Minutos después la Policía Municipal hace su trabajo. Son tan eficaces que tan solo su presencia consigue movilizar a la veintena de jóvenes que se apostaban en la Puerta de Moros. A los pocos segundos, los recién exiliados transitan sin rumbo, sabiendo que volverán cuando los otros se hayan ido. Es el juego del gato y el ratón, un pilla pilla eterno en el que la imposibilidad de tocar al otro hace que siempre se la ligue el mismo.

Las banderas de España con crespones negros vigilaban desde algunos balcones. En cambio, otros barrotes sujetaban pancartas a favor de la sanidad pública en las alturas. Abajo, en las callejuelas, en el empedrado y el asfalto, empezaba a oscurecer. El alumbrado se encendió a las 21:40 horas. Una luz amarillenta iluminó las terrazas cuyas mesas seguían lejos entre ellas y atestadas de gente esperando la oportunidad de que sus posaderas pudieran descansar en alguna sillita bonita de madera.

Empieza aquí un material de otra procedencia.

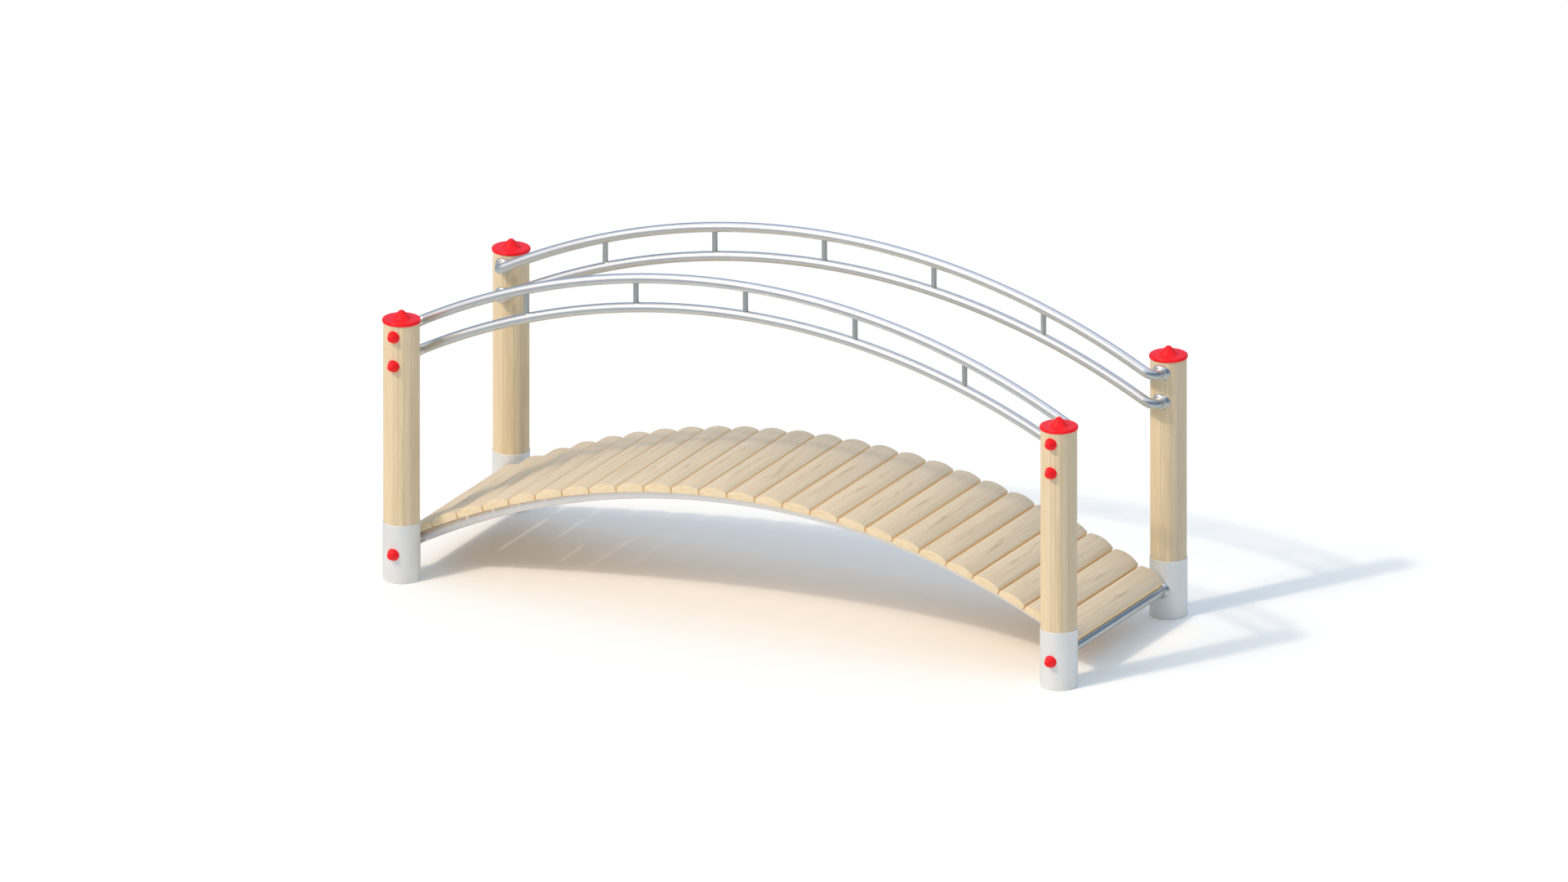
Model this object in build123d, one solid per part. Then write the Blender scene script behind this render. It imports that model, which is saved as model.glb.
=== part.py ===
from build123d import *
import math
import os

# An arched footbridge of a playground: four round timber posts in steel foot sleeves carry a deck of
# crowned planks on two curved stringers, and two curved tubular rails on each side.
# Millimetres. X runs along the bridge, Y across it and Z up. The origin is on the ground, at the
# centre. The front side is at -Y and the left end at -X.

# Posts and their steel foot sleeves
post_spacing_x = 2400.0        # between post axes, along the bridge
post_spacing_y = 800.0         # between post axes, across the bridge
post_diameter = 120.0
post_end_above_bolt = 42.0     # from the upper rail's bolt to the post's end
sleeve_wall = 2.0
sleeve_height = 200.0
foot_plate_thickness = 6.0
sleeve_edge_chamfer = 0.8

# Bolt heights above the ground
upper_bolt_height = 850.0
rail_spacing = 100.0           # from the lower rail's bolt up to the upper rail's bolt
cross_tube_height = 100.0

# Round tubes
rail_tube_diameter = 33.7
cross_tube_diameter = 38.0
stringer_tube_diameter = 42.4
tube_wall = 2.6
arch_radius = 2500.0           # centreline of the stringers and of the rails
bend_radius = 38.0             # centreline, where a rail turns out to its post
bend_straight = 6.0            # from the bend to the flange
strut_diameter = 18.0
strut_pitch = 400.0
strut_to_post_least = 200.0    # no strut stands nearer than this to a post's axis

# Wall flanges that hold the tubes to the posts
flange_base_radius = 33.0
flange_base_depth = 10.0       # from the post's nearest line back to where the flange is widest
flange_face_radius = 24.0
flange_stand = 8.0             # flange face, from the post's nearest line
flange_edge_radius = 6.0

# Plastic caps over the bolt heads
bolt_cap_base_radius = 21.0
bolt_cap_neck_radius = 15.4
bolt_cap_neck_height = 11.5
bolt_cap_groove = 1.0
bolt_cap_dome_radius = 14.3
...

A todo esto, los patinetes eléctricos deambulaban entre las mesas ocupadas. Esquivando transeúntes llegaban hasta el semáforo en rojo, convertido en nexo de unión entre estos nuevos pseudopatinadores y los ya archiconocidos ryders. Esta noche, no todo el mundo estaba dispuesto a salir a la calle, pero no por ello iban a dejar pasar la oportunidad de que les hicieran y llevaran la cena hasta sus hogares.

La vuelta terminó en la plaza de Lavapiés. Retornando por Tirso de Molina, donde el parque infantil seguía con una frontera de alambre maleable, las estrechas e inclinadas calles no dejaban lugar a dudas: algo había cambiado. Las terrazas llenas, ningún camarero cantando sus ofertas a los paseantes y mesas vacías porque "está reservada, lo siento", conformaban una estampa a la que muchos le querrían rezar. Menos gente tuvo su consiguiente reflejo en el ruido, en el alboroto, la algarabía sencilla y alegre de este barrio multicultural.

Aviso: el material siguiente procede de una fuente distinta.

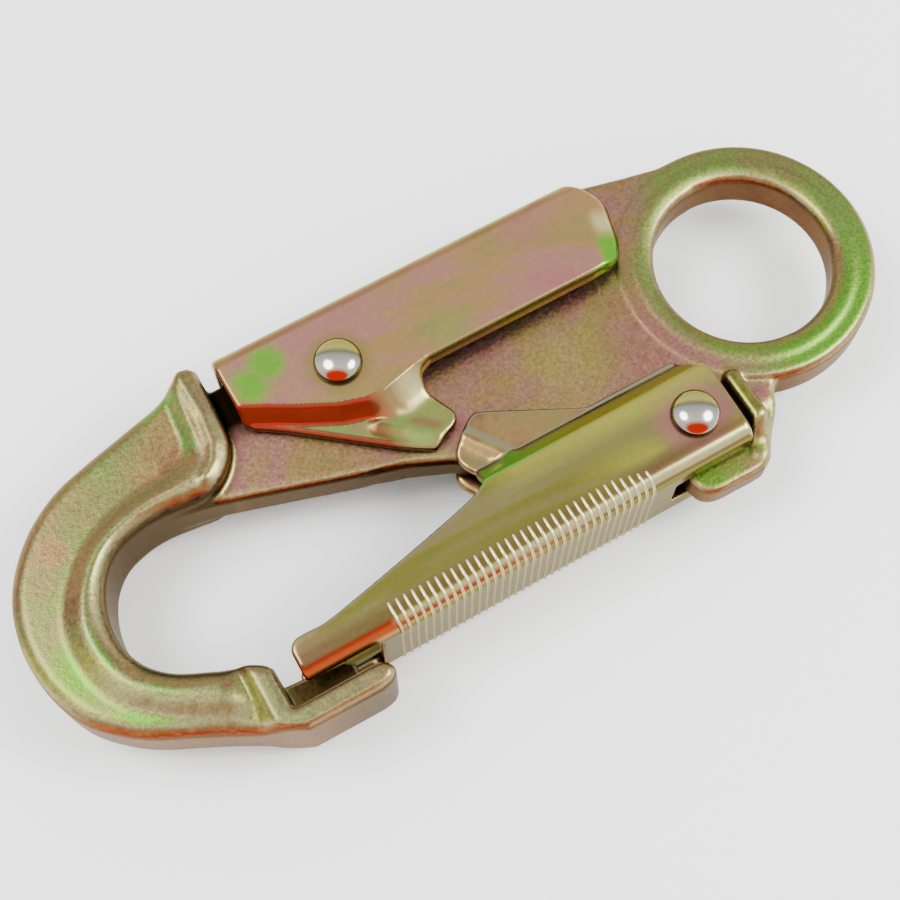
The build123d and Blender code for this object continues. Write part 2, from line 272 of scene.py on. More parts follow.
VALLEY = curve([
    (-80.6, 25.0), (-82.6, 21.5), (-83.3, 17.0), (-83.7, 13.6), (-84.9, 11.6), (-87.4, 10.7),
    (-92.2, 10.2), (-97.0, 9.2), (-101.9, 7.0), (-105.4, 3.8), (-107.8, 0.6), (-109.2, -2.8),
    (-109.6, -7.0), (-108.8, -11.8), (-106.8, -15.8), (-103.6, -19.0), (-99.6, -21.8),
    (-95.6, -24.0), (-90.0, -26.4), (-86.0, -27.6),
], 5)
BAND = VALLEY + [(-80.0, -20.0), (-88.0, -8.0), (-72.0, 4.0), (-72.0, 26.0)]
SPUR_CREST = [(-79.9, 22.4), (-79.6, 15.0), (-80.2, 10.7), (-81.4, 8.4), (-83.4, 6.9)]
NOSE_RIDGE = [(-89.0, -17.0), (-89.0, -27.2), (-88.2, -28.4), (-87.0, -28.65), (-75.4, -28.65)]
WEB = [
    (-89.0, 5.6), (-87.3, 5.02), (-85.4, 4.6), (-83.4, 4.0), (-77.6, 2.2), (-67.9, -0.9),
    (-58.2, -3.9), (-52.5, -6.4), (-46.0, -10.6), (-38.0, -14.4), (-30.0, -17.4), (-28.2, -19.4),
    (-26.0, -20.4), (-13.0, -21.0), (-8.6, -21.0), (-6.9, -18.9), (-4.6, -17.2), (0.0, -14.0),
    (0.0, 19.1), (-3.0, 19.4), (-8.0, 20.5), (-16.6, 22.7), (-17.6, 23.6), (-79.0, 22.0),
    (-82.5, 20.0),
]
FOOT = curve([
    (-24.9, -23.4), (-24.8, -26.2), (-23.9, -27.6), (-22.2, -28.3), (-19.0, -28.4),
    (-15.8, -28.4), (-14.1, -27.9), (-11.0, -24.3), (-8.4, -21.2), (-9.0, -18.5), (-14.0, -17.6),
    (-22.0, -18.2),
], 4, closed=True)
BOSS_LINE = [(-12.3, -15.4), (-12.1, -22.0), (-14.3, -26.2)]
TONGUE = [(-90.0, -22.8), (-78.6, -23.6), (-77.6, -24.6), (-77.6, -28.0), (-90.0, -28.0)]
STEP_LINE = [(-60.0, -2.0), (-40.6, -6.2), (-29.0, -8.7), (-20.4, -9.8), (-14.0, -14.0)]

POCKET_FLOOR = 7.3
POCKET_RADIUS = 44.6
POCKET_TURN = math.radians(12.0)
POCKET_END_X = -77.6

# half thicknesses, and rises above them
FLANGE_HALF = 5.15
BEAD_RISE = 1.7
NOSE_RISE = 2.0
SPUR_RISE = 0.42
EYE_HALF = 3.5
WEB_HALF = 3.15
STEP_SUNK = 0.4
FOOT_HALF = 2.55
TONGUE_HALF = 2.6
BOSS_HALF = 5.3
BOSS_DROP = 2.4
BOSS_WIDTH = 1.25
FILLET = 0.9


def hook_height(x, y):
    """Half thickness and edge rounding: a thin flange, a proud bead and spur, a ridged nose."""
    reach = 3.5 - 1.5 * blend01(y, 9.0, 14.0)
    bead = blend01(-signed_distance(BAND, x, y), -0.7, reach)
    bead_end = blend01(x, -94.8, -91.4) * blend01(-y, 13.0, 15.0)
    height = FLANGE_HALF + BEAD_RISE * bead * (1 - 0.5 * bead_end)
    height += SPUR_RISE * blend01(1.4 - path_distance(SPUR_CREST, x, y), 0.0, 1.4)
    ridge_in = blend01(3.8 - path_distance(NOSE_RIDGE, x, y), 0.2, 2.9)
    nose = FLANGE_HALF + NOSE_RISE * ridge_in
    rounding = 2.3 + 0.6 * bead
    at_nose = blend01(x, -94.0, -90.5) * blend01(-y, 14.0, 17.0)
    at_spur = blend01(x, -86.5, -81.5) * blend01(y, 2.0, 5.0)
    rounding += (1.3 - rounding) * at_nose
    rounding += (1.35 - rounding) * at_spur
    return -smooth_union(-height, -nose, 0.5), rounding


def body_plan(x, y):
    """Everything about the forged body that depends on the plan position alone."""
    radius = np.hypot(x, y)
    ring = np.maximum(radius - EYE_OUTER, EYE_HOLE - radius)
    lx, ly = x - LEVER_PIVOT[0], y - LEVER_PIVOT[1]
    floor = POCKET_FLOOR - ly * math.cos(POCKET_TURN) - lx * math.sin(POCKET_TURN)
    floor = np.where(lx < 0, POCKET_FLOOR - ly, floor)
    pocket = smooth_cut(floor, np.hypot(lx, ly) - POCKET_RADIUS, 1.5)
    pocket = smooth_cut(pocket, POCKET_END_X - x, 1.0)
    web = smooth_cut(signed_distance(WEB, x, y), -pocket, 1.0)
    web = np.maximum(web, EYE_HOLE - radius)
    height, rounding = hook_height(x, y)
    return (
        signed_distance(HOOK, x, y), height, rounding, ring, web,
        signed_distance(FOOT, x, y), path_distance(BOSS_LINE, x, y),
        signed_distance(TONGUE, x, y), radius, path_distance(STEP_LINE, x, y), x, y,
    )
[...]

Cantando el cumpleaños feliz desde un par de ventanas a algún agraciado, la noche madrileña se despedía. Una noche tenue, a medio hacer, un quiero y no puedo y, sobre todo, no debo; una amalgama de sentimientos encontrados en momentos en los que no está permitido el abrazo. Las terrazas llenas, algo menos de ruido, gente esperando para cervecear y muchas mascarillas desubicadas del rostro en cada sorbo son la síntesis de la nueva movida madrileña. A ver hasta cuándo.